你管这个做什么。不关你的事。谢三儿几乎硬推着姜春风出门,却撞上在外面钓龙虾回来的儿子谢温。
姜春风给了十二岁的谢温一个女人式的甜笑道,模样儿真好,你弟弟吧。我就喜欢看这模样的男人。嘻嘻。
谢三儿脸红到脖子根,当着儿子面,生生把姜春风狠狠推出门去。
她果然来看狗蛋了。狗蛋说,她在外面浪了几年,不害臊。他不认这娘。谢温没好气提着龙虾桶子闷头进屋。
狗蛋真这么说。唉,狗蛋爹从外地回了没?谢三儿冲着儿子背影问了句。
回了还不打断她腿?!她敢来?谢温把龙虾一只只撸干净。谢三儿这才发现,病的那个人不是姜春风,是他谢定邦啊。
3
姜春风终究再次离开桑梓。她娘家父母过世之后,她更彻底出来撒丫子满地跑了。桑梓的人不知道她在外面疯跑了几年,奇怪的是,她再也没跑来桑梓,就连狗蛋结婚了,也没喊上她。
谢三儿越来越衰老,慢慢出诊越来越少,也只有些上了年纪的老太婆老头子还找他看,更主要喊上门去聊家常,通常也就十块钱以内的收费。
谢温大学毕业留城当了三甲医院的正规医生,更少回乡,要不是谢三儿老年痴呆得厉害,生活难以自理,他几乎不再踏进桑梓。就在他准备停当,接谢三儿进城的时候,姜春风竟神奇地回了桑梓。

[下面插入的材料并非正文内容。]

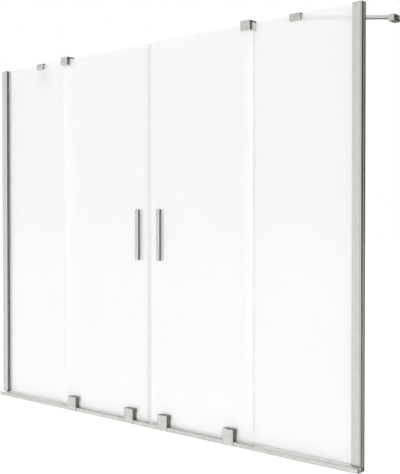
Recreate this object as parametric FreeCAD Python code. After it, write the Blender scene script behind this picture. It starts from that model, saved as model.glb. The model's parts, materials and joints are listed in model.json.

谢温见到姜春风的时候,她已经光溜溜地躺在地上的草席上。她身上一片恶臭,白发如枯草,心满意足地闭上眼,眼角凝着冰。
他还问我,那天我约了谁了。我说是她,她就不信。来,你冷不冷,怎么睡了这么长时间?谢三儿佝偻着身子,又当着众人的面,把仅有的一件棉单衣脱了,轻轻钻进姜春风湿冷的被窝。
陈国完全看呆,恨不得清场,这样闹下去,他早死的妹妹脸都给丢光了。他上前一把抱起谢三儿,没想到谢三儿忽然抓起一把扫帚,大声叫道,你滚,妖魔鬼怪牛鬼蛇神,打倒打死你。我跟姓陈的没完,我这一生就给你们姓陈的害的。
陈国摇摇头默默走了,留下谢温跟谢三儿拉锯式地拖拽着,如一场稀落寂寥的冬雪,终归埋了大地。